BI: At Chalmers University, in Sweden, researchers have demonstrated, using carbon-nanotube technology, a tunable radio-frequency cavity that, in just the first version, can tune in between two and three gigahertz, picking up multiple bands. So now the idea of taking the antenna and running it through a tunable carbon-nanotube filter into an analog/digital converter might be a key enabler to actually making software-defined radio work. That’s breakthrough thinking. That could be an enabler to making that 8 radio, 11 antenna thing a whole lot simpler.
TR: How would this affect the average mobile-phone user?
BI: It boils down to simplicity in cost. If we can drive down the cost by simplifying the guts inside the phone without compromising the functionality, then that’s big. And software-defined radio could also enable cognitive-radio capabilities, where two devices dynamically create the best wireless channel for transferring data. This would make it possible to transfer a movie from your PC to your phone in two seconds. The idea is that the radios in my PC and phone realize when they’re close to each other because the signal strength is high. So we can use very weak signals because we’re only covering a short distance. We can reduce power, increase the bandwidth, but not create a tremendous amount of interference because we’re only transmitting at low power. And the radio’s smart enough to figure all that out.

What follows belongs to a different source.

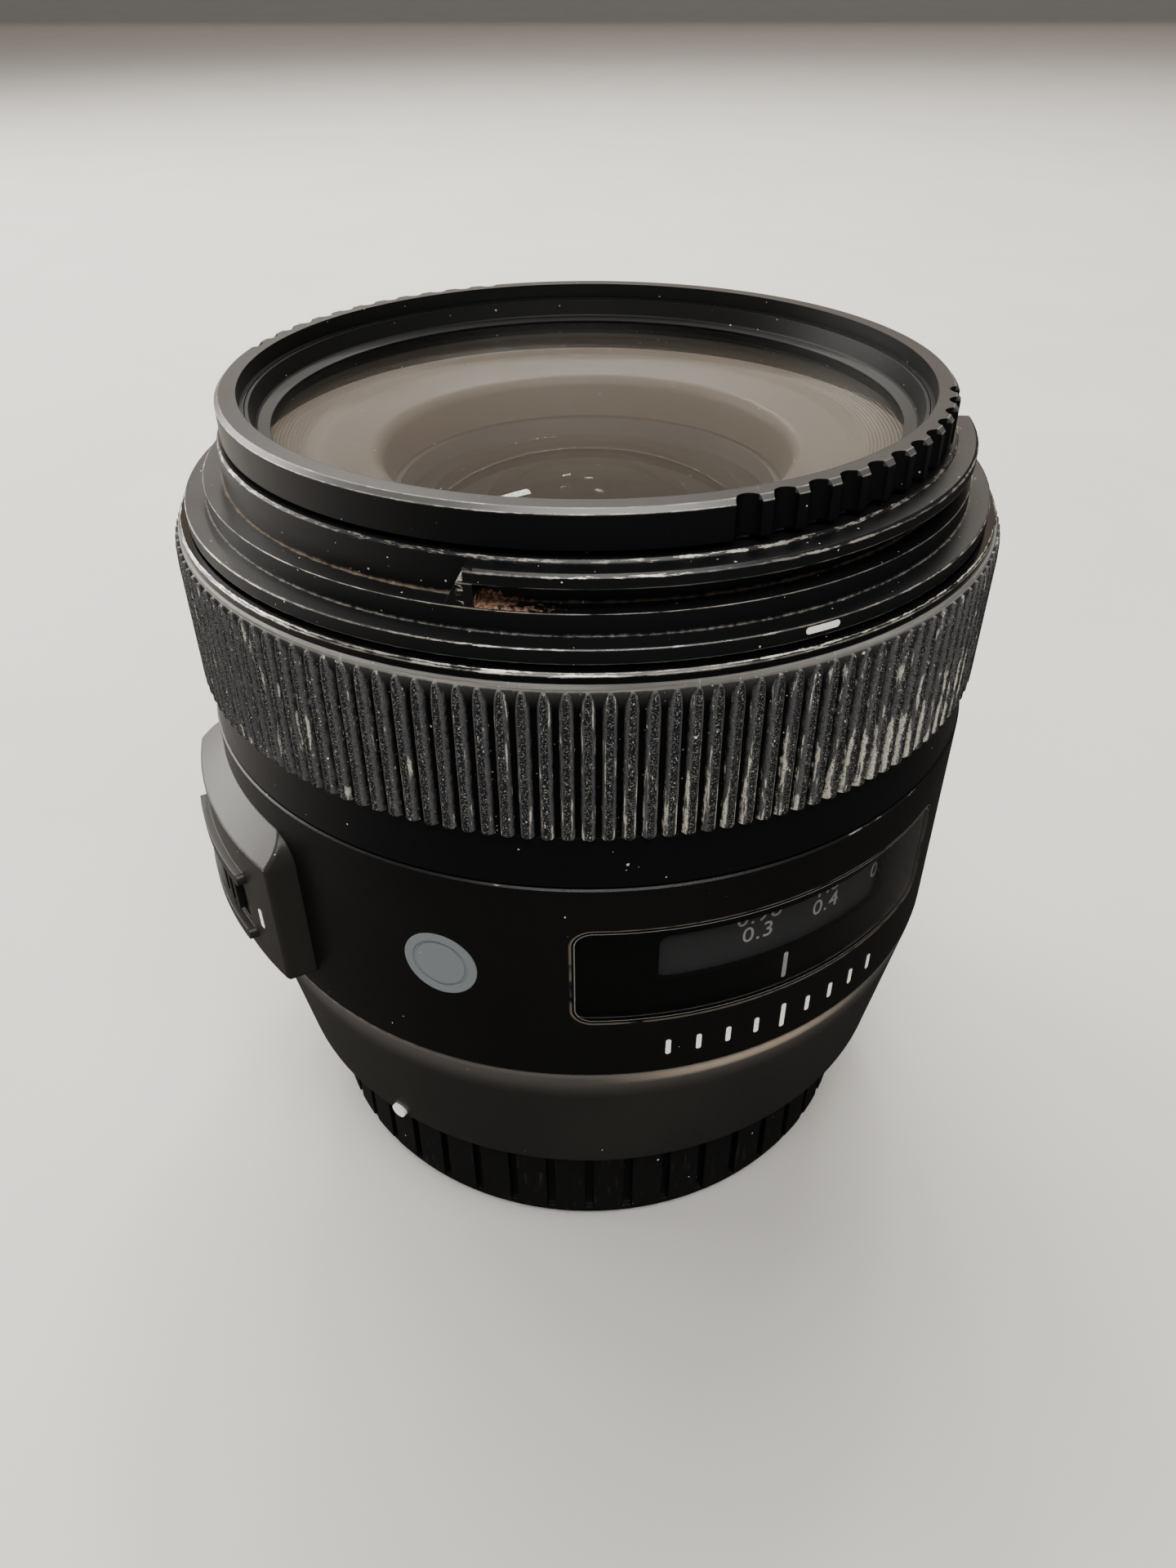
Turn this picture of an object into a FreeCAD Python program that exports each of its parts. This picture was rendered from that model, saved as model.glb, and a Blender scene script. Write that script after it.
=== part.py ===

TR: Nokia recently announced a new short-range wireless technology called Wibree. It’s like Bluetooth, which is used for headsets, but Wibree uses less power. How else is it different from Bluetooth?
BI: It’s the same radio-frequency hardware, the same antenna, and the same baseband processing as Bluetooth. The only difference is, there are a few changes in the digital logic. So the cost of adding Wibree to a Bluetooth chip set is a few cents, and a person has both capabilities in their phone.
TR: Why would someone want Wibree on his or her phone?
BI: Wibree is designed for short-range communication, and it could enable a phone to act like a node in wireless-sensor networks. The phone would have more power and processing capabilities than the other sensors, so as well as collecting information about the environment, like pictures or location information, it could also aggregate data from nearby sensors, process it, and send information to other sensors and phones via Wibree and cellular or Wi-Fi networks.
TR: When do you think we’ll start to see the fruits of this sensor-network research?
BI: There are a couple of companies that have come out of the early work, and there are other companies that are starting to spring up, so I think there are going to be real commercial applications very soon–within the next year.
TR: What do you see as something new in user designs in the next couple of years?
BI: Making the shapes that we’re familiar with more adaptable. For instance, the buttons could go away and get replaced with other things so that the device adapts more to the application, instead of trying to funnel every function through a zero-through-nine keypad. It’s really pretty intriguing. What a user sees when he or she looks at the face of a phone is going to change in two years. It won’t look like it looks right now.
TR: What about the display? At TR, we’ve covered research on projection technology for phones (see “High-Definition TV from Your Cell Phone”). That could really change how people share information from phones.
BI: It hasn’t escaped our notice. There are a couple technologies that exist today that could be used in large-format displays that you can carry around. Why is that important? Because most of the world’s information is authored for a 1,024-by-768 screen, and we’ve got to deliver an equivalent experience if we want to make the claim that we’ve really brought the mobile Internet to life.
TR: How soon do you think projectors could be available in mobile devices?
BI: The technology is close; we’re looking at it. Believe me, I’m number one in the queue to get mine. Just imagine, as a business traveler, being able to open up your phone in a hotel room and have real-time video conferencing with the image projected on the wall and stereo sound. We’re not far.